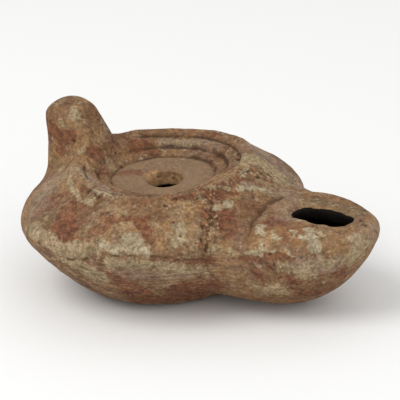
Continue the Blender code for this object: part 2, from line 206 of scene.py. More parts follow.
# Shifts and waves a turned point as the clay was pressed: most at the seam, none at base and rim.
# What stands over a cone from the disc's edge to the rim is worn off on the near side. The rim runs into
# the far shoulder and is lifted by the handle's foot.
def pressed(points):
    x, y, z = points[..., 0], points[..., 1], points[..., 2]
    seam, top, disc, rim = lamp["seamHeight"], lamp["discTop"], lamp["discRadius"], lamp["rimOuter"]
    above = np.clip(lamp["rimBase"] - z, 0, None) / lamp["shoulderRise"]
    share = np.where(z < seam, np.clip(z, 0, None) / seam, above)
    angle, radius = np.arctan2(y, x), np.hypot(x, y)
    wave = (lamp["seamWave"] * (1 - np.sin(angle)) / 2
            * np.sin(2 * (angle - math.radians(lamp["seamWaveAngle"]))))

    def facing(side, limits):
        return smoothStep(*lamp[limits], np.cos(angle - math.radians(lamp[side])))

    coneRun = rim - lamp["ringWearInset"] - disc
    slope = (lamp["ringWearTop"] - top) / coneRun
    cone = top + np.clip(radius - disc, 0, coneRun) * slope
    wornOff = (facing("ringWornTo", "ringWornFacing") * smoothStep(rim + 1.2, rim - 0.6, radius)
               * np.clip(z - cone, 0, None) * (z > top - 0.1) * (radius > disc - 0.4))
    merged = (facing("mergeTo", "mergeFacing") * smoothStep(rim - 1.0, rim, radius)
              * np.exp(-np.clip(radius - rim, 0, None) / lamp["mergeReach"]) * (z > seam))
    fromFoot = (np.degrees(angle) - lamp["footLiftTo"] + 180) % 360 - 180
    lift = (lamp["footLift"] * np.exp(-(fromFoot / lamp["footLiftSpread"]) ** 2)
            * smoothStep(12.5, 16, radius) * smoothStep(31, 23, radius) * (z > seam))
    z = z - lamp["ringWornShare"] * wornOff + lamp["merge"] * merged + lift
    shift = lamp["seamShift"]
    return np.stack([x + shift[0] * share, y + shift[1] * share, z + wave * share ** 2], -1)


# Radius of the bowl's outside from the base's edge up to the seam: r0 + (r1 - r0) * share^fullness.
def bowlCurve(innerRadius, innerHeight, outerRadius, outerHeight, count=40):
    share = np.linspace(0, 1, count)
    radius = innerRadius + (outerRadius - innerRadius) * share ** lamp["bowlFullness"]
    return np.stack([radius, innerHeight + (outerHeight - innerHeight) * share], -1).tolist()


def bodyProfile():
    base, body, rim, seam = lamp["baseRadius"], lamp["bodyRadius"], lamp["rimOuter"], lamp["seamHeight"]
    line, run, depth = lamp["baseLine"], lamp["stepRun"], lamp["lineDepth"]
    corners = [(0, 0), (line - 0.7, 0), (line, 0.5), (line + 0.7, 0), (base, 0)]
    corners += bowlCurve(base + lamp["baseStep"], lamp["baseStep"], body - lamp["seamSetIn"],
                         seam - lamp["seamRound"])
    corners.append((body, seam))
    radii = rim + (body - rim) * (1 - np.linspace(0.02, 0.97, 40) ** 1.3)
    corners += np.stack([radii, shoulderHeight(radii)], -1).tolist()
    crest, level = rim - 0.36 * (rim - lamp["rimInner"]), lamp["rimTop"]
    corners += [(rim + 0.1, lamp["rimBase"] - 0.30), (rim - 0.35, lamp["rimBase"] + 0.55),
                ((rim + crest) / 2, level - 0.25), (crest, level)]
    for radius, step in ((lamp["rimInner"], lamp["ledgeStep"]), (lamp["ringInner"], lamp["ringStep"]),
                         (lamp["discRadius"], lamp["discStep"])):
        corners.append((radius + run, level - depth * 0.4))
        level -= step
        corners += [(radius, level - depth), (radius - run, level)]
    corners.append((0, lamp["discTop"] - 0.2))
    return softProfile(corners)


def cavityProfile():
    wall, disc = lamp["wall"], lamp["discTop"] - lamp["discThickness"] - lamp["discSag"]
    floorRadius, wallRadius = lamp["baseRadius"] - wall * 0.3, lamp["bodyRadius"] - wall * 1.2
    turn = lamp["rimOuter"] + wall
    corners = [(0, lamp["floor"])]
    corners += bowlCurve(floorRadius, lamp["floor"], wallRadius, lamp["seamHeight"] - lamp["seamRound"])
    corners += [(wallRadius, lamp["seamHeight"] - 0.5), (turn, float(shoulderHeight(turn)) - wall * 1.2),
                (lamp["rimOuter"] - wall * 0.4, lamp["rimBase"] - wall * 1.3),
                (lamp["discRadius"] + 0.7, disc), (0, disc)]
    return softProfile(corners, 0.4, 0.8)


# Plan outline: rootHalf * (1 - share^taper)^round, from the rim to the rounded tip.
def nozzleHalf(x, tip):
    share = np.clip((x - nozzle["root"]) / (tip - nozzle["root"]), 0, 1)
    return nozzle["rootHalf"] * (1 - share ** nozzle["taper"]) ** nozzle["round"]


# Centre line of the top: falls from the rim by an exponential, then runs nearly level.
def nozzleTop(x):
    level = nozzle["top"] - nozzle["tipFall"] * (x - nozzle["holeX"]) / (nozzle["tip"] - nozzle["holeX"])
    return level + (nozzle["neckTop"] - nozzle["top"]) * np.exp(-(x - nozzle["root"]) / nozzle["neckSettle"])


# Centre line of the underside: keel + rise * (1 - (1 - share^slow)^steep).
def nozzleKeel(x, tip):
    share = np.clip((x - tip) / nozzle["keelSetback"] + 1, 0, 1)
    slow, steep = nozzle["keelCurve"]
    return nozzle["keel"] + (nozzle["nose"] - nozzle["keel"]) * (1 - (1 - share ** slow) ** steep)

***

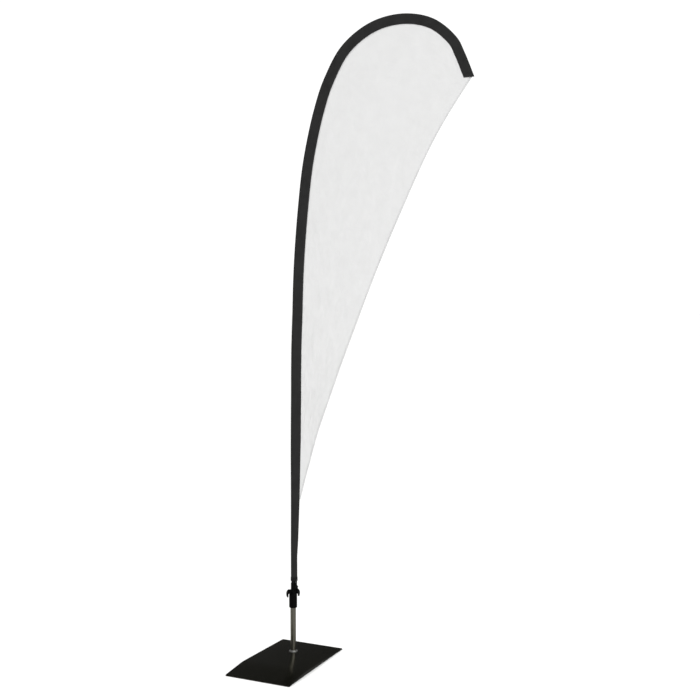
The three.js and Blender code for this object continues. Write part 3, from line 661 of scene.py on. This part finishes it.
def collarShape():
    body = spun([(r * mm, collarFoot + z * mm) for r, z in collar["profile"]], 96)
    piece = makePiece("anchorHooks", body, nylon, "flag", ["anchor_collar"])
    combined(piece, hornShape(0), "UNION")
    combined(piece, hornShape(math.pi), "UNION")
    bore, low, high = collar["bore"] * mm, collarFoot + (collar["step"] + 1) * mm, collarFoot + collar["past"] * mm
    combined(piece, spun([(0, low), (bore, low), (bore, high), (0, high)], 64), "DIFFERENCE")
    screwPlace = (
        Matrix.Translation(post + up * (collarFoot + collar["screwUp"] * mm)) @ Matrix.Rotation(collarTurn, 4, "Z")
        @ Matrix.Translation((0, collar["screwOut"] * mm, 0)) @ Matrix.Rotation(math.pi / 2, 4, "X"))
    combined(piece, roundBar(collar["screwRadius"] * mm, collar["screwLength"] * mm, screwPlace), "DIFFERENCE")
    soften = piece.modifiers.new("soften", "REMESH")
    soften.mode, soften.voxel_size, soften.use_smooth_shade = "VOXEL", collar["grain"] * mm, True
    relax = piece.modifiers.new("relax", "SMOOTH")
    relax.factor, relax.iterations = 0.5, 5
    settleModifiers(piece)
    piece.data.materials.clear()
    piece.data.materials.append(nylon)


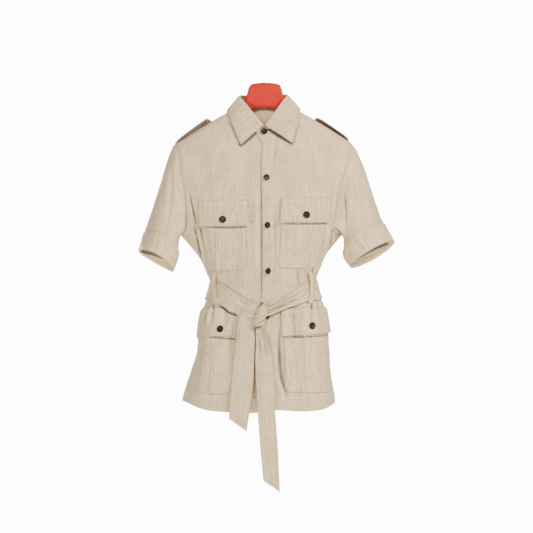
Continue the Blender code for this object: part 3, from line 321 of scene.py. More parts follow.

***

EXERCISE DIRECTIONS: Look above for the line containing "Continue the Blender code for this object: part 2, from". Output from there through the line containing "return smoothStep(*lamp[limits], np.cos(angle", exactly and inclusively.

WRITTEN SOLUTION:
Continue the Blender code for this object: part 2, from line 206 of scene.py. More parts follow.
# Shifts and waves a turned point as the clay was pressed: most at the seam, none at base and rim.
# What stands over a cone from the disc's edge to the rim is worn off on the near side. The rim runs into
# the far shoulder and is lifted by the handle's foot.
def pressed(points):
    x, y, z = points[..., 0], points[..., 1], points[..., 2]
    seam, top, disc, rim = lamp["seamHeight"], lamp["discTop"], lamp["discRadius"], lamp["rimOuter"]
    above = np.clip(lamp["rimBase"] - z, 0, None) / lamp["shoulderRise"]
    share = np.where(z < seam, np.clip(z, 0, None) / seam, above)
    angle, radius = np.arctan2(y, x), np.hypot(x, y)
    wave = (lamp["seamWave"] * (1 - np.sin(angle)) / 2
            * np.sin(2 * (angle - math.radians(lamp["seamWaveAngle"]))))

    def facing(side, limits):
        return smoothStep(*lamp[limits], np.cos(angle - math.radians(lamp[side])))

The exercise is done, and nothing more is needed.